Barack Obama pledged to close Gitmo as part of his 2008 presidential campaign, though this promise dogged his entire presidency due in part to resistance to detaining the prisoners on U.S. soil. Nearly 800 Muslim men have been detained in Gitmo over the prison’s history, with 41 remaining at the end of Obama’s presidency in January 2018.

How is Gitmo used in real life?

Like Durbin in the past, high-ranking U.S. political figures continue to use Gitmo as shorthand for the prison, including President Donald Trump, who ordered it to stay open. Gitmo is also widely used in domestic and international condemnation of the prison.

Because of Gitmo‘s notorious reputation, some people express their outrage at political figures in colloquial speech and writing by wishing they get sent to Gitmo. During the 2016 presidential campaign, for instance, some Trump supporters spoke and wrote online of sending Hillary Clinton to Gitmo.

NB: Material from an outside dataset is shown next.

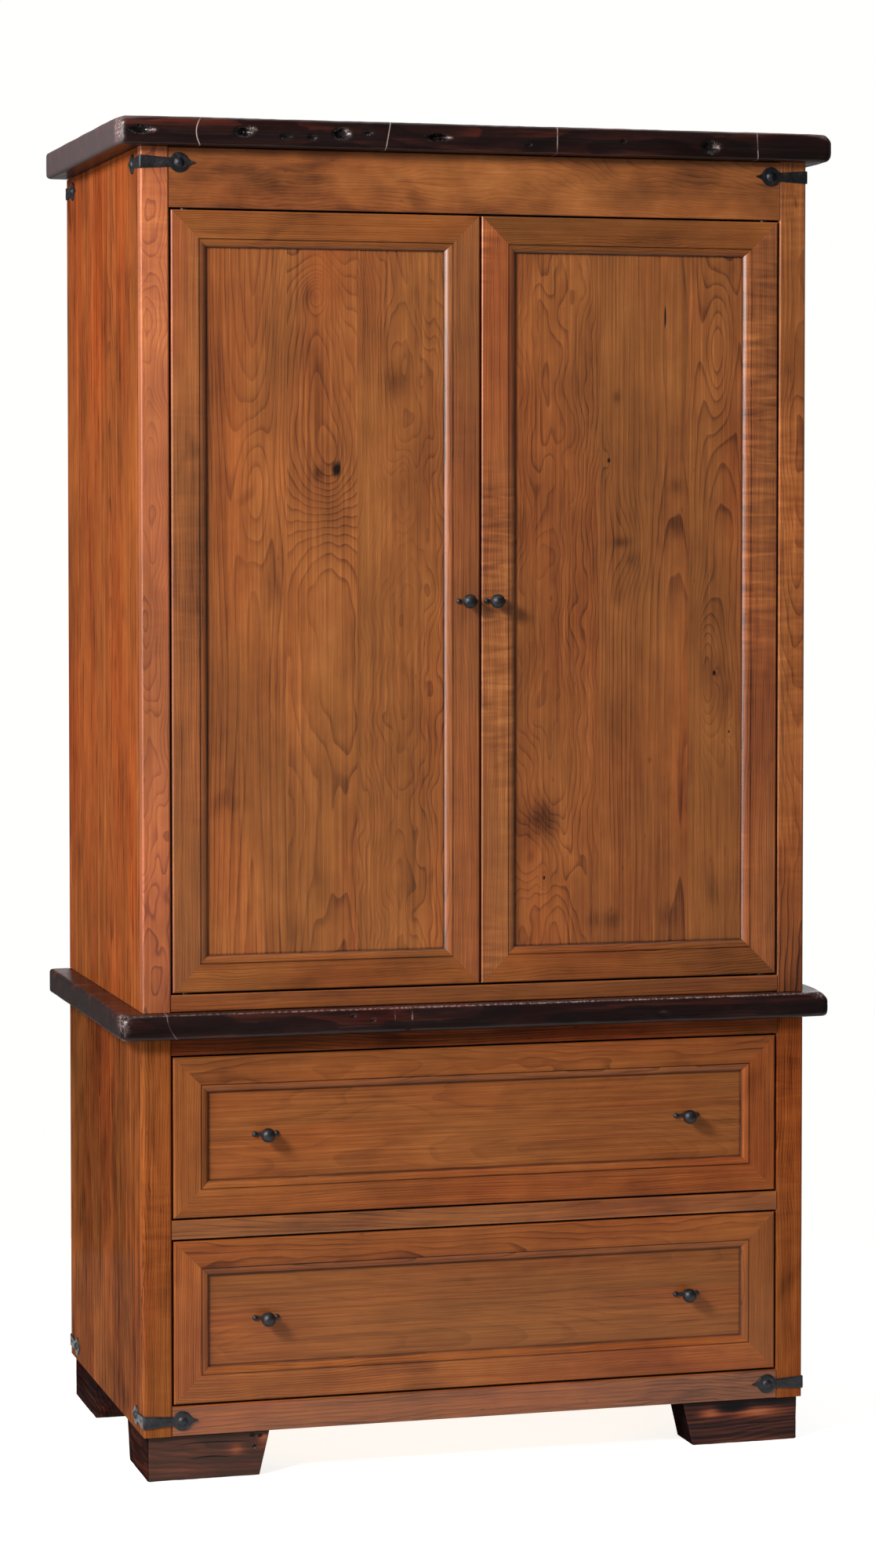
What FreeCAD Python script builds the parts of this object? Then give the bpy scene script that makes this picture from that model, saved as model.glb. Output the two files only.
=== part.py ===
import FreeCAD, Part
import math
import os
from types import SimpleNamespace

import Sketcher
from FreeCAD import Placement, Rotation, Vector

# Armoire in two stacked cases: an upper case with a pair of inset doors and a lower case with two
# inset drawers, each under a thick reclaimed-wood slab, on four block feet.
# Frame: millimetres, +Z up, the front towards -Y, the origin at the bottom centre of the whole box.

DIMENSIONS = {
    # cases and slabs
    "case_width": 1097,
    "case_depth": 650,
    "front_plane": -313.75,
    "foot_height": 72,
    "lower_case_height": 628,
    "waist_slab_thickness": 41,
    "upper_case_height": 1348,
    "top_slab_thickness": 45,
    "slab_side_overhang": 38,
    "slab_front_overhang": 26,
    "slab_corner_radius": 14,
    "slab_edge_radius": 6,
    # boards of the cases
    "post_width": 45,
    "face_thickness": 22,
    "side_thickness": 20,
    "back_thickness": 8,
    "board_thickness": 18,
    "dust_panel_thickness": 12,
    "dust_panel_lift": 12,
    "post_rounding": 3.5,
    "rail_rounding": 2.5,
    # openings of the two cases, from the bottom up
    "lower_bottom_rail_height": 47,
    "lower_drawer_opening": 263.5,
    "divider_rail_height": 30.5,
    "upper_drawer_opening": 259.5,
    "upper_bottom_rail_height": 27,
    "door_opening": 1227,
    "front_gap": 3,
    # moulded frames of the doors and drawer fronts
    "frame_width": 57,
    "frame_flat": 44,
    "frame_rounding": 3,
    "quirk_depth": 1,
    "bead_depth": 7.5,
    "bead_radius": 15,
    "panel_recess": 9,
    "panel_thickness": 9,
    "groove_depth": 8,
    "panel_play": 1,
    # shelf and clothes rod
    "shelf_height": 992,
    "shelf_setback": 40,
    "cleat_thickness": 18,
    "cleat_height": 90,
    "rod_radius": 16,
    "rod_play": 0.3,
    "rod_drop": 50,
    # door pivots
    "pivot_inset": 22,
    "pin_radius": 4,
    "pin_anchor": 20,
    "pin_reach": 16,
    "collar_radius": 7,
    "collar_height": 2.9,
    "bush_radius": 6,
    "bush_length": 14,
    "bush_bore_depth": 15,
    "pin_play": 0.05,
    # magnetic catches
    "catch_width": 44,
    "catch_depth": 16,
    "catch_height": 46,
    "catch_inset": 20,
    "catch_drop": 26,
    "catch_relief": 2,
    "strike_width": 40,
    "strike_height": 18,
    "strike_thickness": 1.5,
    "strike_drop": 2,
    # knobs and their backplates
    "knob_radius": 11.5,
    "knob_reach": 18,
    "knob_neck_radius": 5,
    "knob_collar_radius": 6,
    "knob_collar_length": 2,
    "shank_radius": 2.5,
    "shank_length": 12,
    "door_plate_length": 36,
    "drawer_plate_length": 44,
    "plate_ball_radius": 4.5,
    "plate_neck_radius": 2.6,
    "plate_boss_radius": 7,
    "plate_boss_height": 4,
    "door_knob_inset": 21.5,
    "drawer_knob_inset": 150,
    # drawer boxes
    "box_board": 15,
    "box_height": 220,
    "box_depth": 560,
    "box_lift": 15,
    "box_groove_lift": 10,
    "box_groove_depth": 5,
    "box_bottom_thickness": 6,
    # three-member drawer slides
    "slide_thickness": 12.7,
    "slide_length": 550,
    "slide_setback": 24,
    "slide_sheet": 1.2,
    "slide_height": 45,
    "slide_flange": 9,
    "middle_height": 40,
    "middle_setback": 3,
    "middle_depth": 8,
    "runner_height": 34.4,
    "runner_depth": 7.1,
    "spacer_height": 60,
    "spacer_length": 600,
    # feet
    "foot_inset": 6,
    "foot_beam": 77,
    "front_foot_length": 198,
    "front_foot_taper": 17,
    "front_foot_return": 173,
    "front_foot_return_taper": 24,
    "back_foot_length": 186,
    # forged corner straps and their nails
    "strap_thickness": 2.5,
    "strap_from_edge": 24,
    "strap_half_width": 10.3,
    "strap_neck_half_width": 7,
    "strap_disc_reach": 61,
    "strap_disc_radius": 15.5,
    "spade_half_width": 9.5,
    "spade_radius": 14,
    "spade_reach": 86,
    "spade_tip_half_width": 1.5,
    "nail_radius": 7.6,
    "nail_height": 4.5,
    "small_nail_radius": 3.2,
    "small_nail_height": 1.2,
    "small_nail_reach": 16,
}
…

Gitmo is also still referred to as GTMO or Guantanamo (Bay). These terms usually refer to the prison, though in some cases the naval base more generally.

More examples of Gitmo:

“For reasons that, like most things at Guantanamo, are never made clear, journalists who come to Gitmo to cover a commission hearing are not allowed to also tour the camps.”
—Janet Reitman, Rolling Stone, December, 2015

Note

This content is not meant to be a formal definition of this term. Rather, it is an informal summary that seeks to provide supplemental information and context important to know or keep in mind about the term’s history, meaning, and usage.